February 5, 2015

Forget equilibrium

Comment on Lars Syll on 'Finding equilibrium'


It is a rather old problem with these savants: “These savants, as Galileo put it, first decided how the world should function in accordance with their preconceived principles. ... He openly criticized scientists and philosophers who accepted laws which conformed to their preconceived ideas as to how nature must behave.” (Kline, 1982, p. 48)

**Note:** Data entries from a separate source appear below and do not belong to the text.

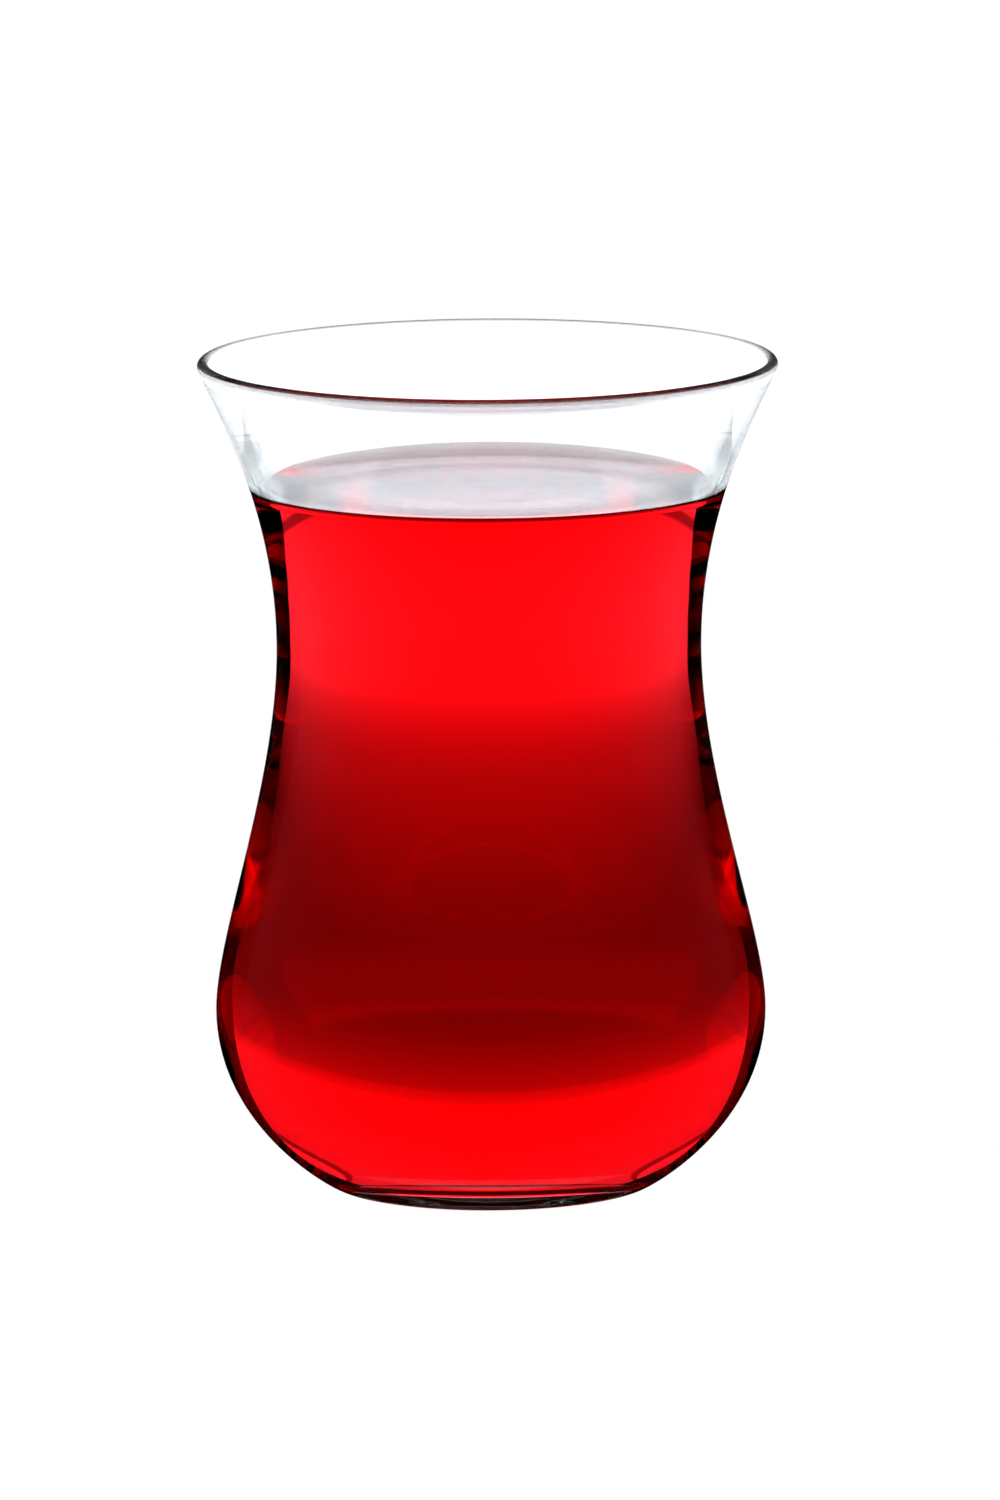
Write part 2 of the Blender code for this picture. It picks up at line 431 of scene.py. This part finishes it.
def side_radius(height):
    """Radius of the glass's outer side at a height."""
    above = next(index for index, point in enumerate(outer_side) if point.y > height)
    low, high = outer_side[above - 1], outer_side[above]
    return low.lerp(high, (height - low.y) / (high.y - low.y)).x


black = bpy.data.materials.new("black_card")
black.use_nodes = True
black.node_tree.nodes.clear()
black_light = add_node(black.node_tree, "ShaderNodeEmission", {"Strength": 0})
add_node(black.node_tree, "ShaderNodeOutputMaterial", links={"Surface": black_light.outputs["Emission"]})
for number in range(4):
    turn = math.tau * number / 4 + CARD_TURN
    card_points = []
    for height, reach in CARD_REACH:
        least = side_radius(height) + SIDE_WIDTH * (number % 2)
        for radius in (side_radius(height) + CARD_GAP, max(reach, least)):
            card_points.append((-radius * math.sin(turn), radius * math.cos(turn), height))
    card_faces = [(2 * step, 2 * step + 1, 2 * step + 3, 2 * step + 2) for step in range(len(CARD_REACH) - 1)]
    stage_piece(f"black_card_{number}", card_points, card_faces, black, transmission=True)


# White studio
# A plain white floor that runs out into a plain white surround.
FLOOR_SIZE = 6.0
FLOOR_GAP = 0.0002
white = bpy.data.materials.new("white_floor")
white.use_nodes = True
white.node_tree.nodes.clear()
white_light = add_node(white.node_tree, "ShaderNodeEmission", {"Strength": 1})
add_node(white.node_tree, "ShaderNodeOutputMaterial", links={"Surface": white_light.outputs["Emission"]})
stage_piece("floor", ring(FLOOR_SIZE, -FLOOR_GAP), [tuple(range(STAGE_SEGMENTS))], white, camera=True)

world = bpy.data.worlds.new("white_surround")
bpy.context.scene.world = world
world.use_nodes = True
world.node_tree.nodes.clear()
ray = add_node(world.node_tree, "ShaderNodeLightPath")
surround = add_node(world.node_tree, "ShaderNodeBackground", {"Color": (1, 1, 1, 1)},
                    {"Strength": ray.outputs["Is Camera Ray"]})
add_node(world.node_tree, "ShaderNodeOutputWorld", links={"Surface": surround.outputs["Background"]})


# Camera
# A long lens 1.5 m away, looking down along +Y by nearly 10 degrees, and tilted by a third of a degree.
CAMERA_DISTANCE = 1.5
CAMERA_RISE = math.radians(9.7)
CAMERA_TILT = math.radians(-0.3)
CAMERA_AIM = Vector((0.00106, 0, 0.04407))
LENS = 356.7
SENSOR = 36
CLIP_END = 20
camera_data = bpy.data.cameras.new("camera")
camera_data.lens = LENS
camera_data.sensor_width = SENSOR
camera_data.clip_end = CLIP_END
camera = bpy.data.objects.new("camera", camera_data)
bpy.context.scene.collection.objects.link(camera)
back = Vector((0, -math.cos(CAMERA_RISE), math.sin(CAMERA_RISE)))
camera.location = CAMERA_AIM + CAMERA_DISTANCE * back
camera.rotation_mode = "QUATERNION"
camera.rotation_quaternion = (-back).to_track_quat("-Z", "Y")
camera.rotation_mode = "XYZ"
camera.rotation_euler.rotate_axis("Z", CAMERA_TILT)
bpy.context.scene.camera = camera

# Light turns round inside the glass many times before it leaves
BOUNCES = 32
MIRROR_BOUNCES = 16
scene = bpy.context.scene
scene.view_settings.view_transform = "Standard"
scene.cycles.use_denoising = True
scene.cycles.max_bounces = BOUNCES
scene.cycles.transmission_bounces = BOUNCES
scene.cycles.glossy_bounces = MIRROR_BOUNCES
scene.cycles.caustics_reflective = True
scene.cycles.caustics_refractive = True
scene.cycles.blur_glossy = 0
scene.cycles.sample_clamp_indirect = 0
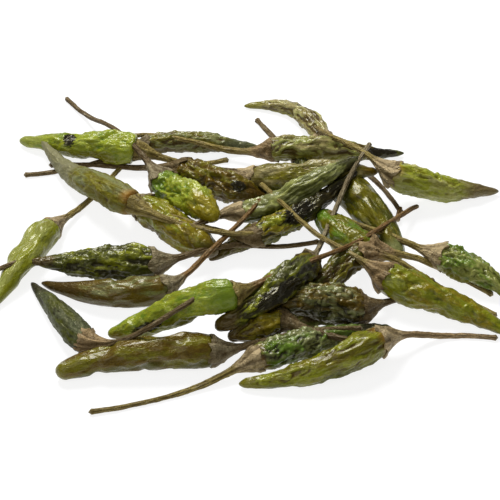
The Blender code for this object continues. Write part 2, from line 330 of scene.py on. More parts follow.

Equilibrium, or by implication disequilibrium, is a NONENTITY. However, it is a fact — not only in the realm of science — that people have a strong proclivity to occupy themselves with NONENTITIES. As J. S. Mill put it: "Mankind in all ages have had a strong propensity to conclude that wherever there is a name, there must be a distinguishable separate entity corresponding to the name; ..." (2006, p. 756)

The inexcusable methodological blunder with equilibrium is this: “... you shouldn't find the fixed equilibria first and then see if an economy converges to it; rather, the convergence process will itself constitute the equilibrium, if any exist.” (Mirowski, 1989, p. 459)

In brief, it is inadmissible to put assumptions like equilibrium, decreasing returns, perfect competition etcetera into the premises (2014). This blunder is known since antiquity as petitio principii and J. S. Mill, the founder of economic methodology, dealt with it at length in his System of Logic.

Equilibrium economists have not solved anything: “It is utopian, as a matter of economics, because in effect it simply assumes from the outset a perfect solution to the very problem that an economic system is supposed to solve.” (Nelson, 2006, p. 62)

Therefore, the title of the book is, to begin with, misleading. Economists have not found equilibrium but simply put it into the top hat. Economic methodologists who overlook this constructive defect, and there are many, are not up to their task.

What follows from all this?

Students of economics can gain a wealth of time by immediately stopping to read an article or a book as soon as the concept of equilibrium is introduced. Even better, with immediate effect journals do no longer accept papers that apply equilibrium.

Identifying NONENTITIES is one of the defining activities of science. The discussions among physicists became enormously productive just by no longer applying concepts like perpetual motion machines or epicycles because these refer to NONENTITIES. It is perfectly analogous to equilibrium.

The representative economist does not understand what Aristotle already understood: “When the premises are certain, true, and primary, and the conclusion formally follows from them, this is demonstration, and produces scientific knowledge of a thing.” (Resume of Posterior Analytics)

Equilibrium is neither a certain, true nor primary premise. To cling any longer to equilibrium is self-disqualifying.

Egmont Kakarot-Handtke

Kakarot-Handtke, E. (2014). Objective Principles of Economics. SSRN Working Paper Series, 2418851: 1–19. URL
Kline, M. (1982). Mathematics. The Loss of Certainty. Oxford, New York: Oxford University Press.
Mill, J. S. (2006). A System of Logic Ratiocinative and Inductive. Being a Connected View of the Principles of Evidence and the Methods of Scientific Investigation, Vol. 8 of Collected Works of John Stuart Mill. Indianapolis: Liberty Fund.
Mirowski, P. (1989). The Rise and Fall of the Concept of Equilibrium in Economic Analysis. Louvain Economic Review, 55(4): 447–468. URL
Nelson, R. H. (2006). Economics as Religion: From Samuelson to Chicago and Beyond. Pennsylvania: Pennsylvania State University Press.